WHAT TO PRODUCE | Pull out every line below containing the word "that".

DATA EXTRACT |
⟨

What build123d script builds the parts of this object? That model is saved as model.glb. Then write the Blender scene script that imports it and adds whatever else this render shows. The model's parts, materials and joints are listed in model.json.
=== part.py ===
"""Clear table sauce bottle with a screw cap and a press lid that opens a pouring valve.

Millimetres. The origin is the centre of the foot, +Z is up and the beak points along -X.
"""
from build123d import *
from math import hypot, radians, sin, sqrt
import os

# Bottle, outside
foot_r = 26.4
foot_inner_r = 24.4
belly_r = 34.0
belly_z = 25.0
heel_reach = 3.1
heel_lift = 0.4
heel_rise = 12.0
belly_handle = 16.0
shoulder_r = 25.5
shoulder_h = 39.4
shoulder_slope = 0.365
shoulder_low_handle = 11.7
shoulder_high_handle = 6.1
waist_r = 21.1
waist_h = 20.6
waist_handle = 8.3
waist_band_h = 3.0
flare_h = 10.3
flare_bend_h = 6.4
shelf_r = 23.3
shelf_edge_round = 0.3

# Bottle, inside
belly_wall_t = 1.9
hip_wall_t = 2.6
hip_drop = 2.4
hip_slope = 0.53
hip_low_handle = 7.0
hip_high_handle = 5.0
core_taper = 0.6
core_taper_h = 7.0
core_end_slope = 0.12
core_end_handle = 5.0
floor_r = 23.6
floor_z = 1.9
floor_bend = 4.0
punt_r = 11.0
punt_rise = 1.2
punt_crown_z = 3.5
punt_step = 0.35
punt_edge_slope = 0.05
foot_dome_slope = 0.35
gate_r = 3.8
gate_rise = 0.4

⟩

FINISHED ANSWER |
What build123d script builds the parts of this object? That model is saved as model.glb. Then write the Blender scene script that imports it and adds whatever else this render shows. The model's parts, materials and joints are listed in model.json.
"""Clear table sauce bottle with a screw cap and a press lid that opens a pouring valve.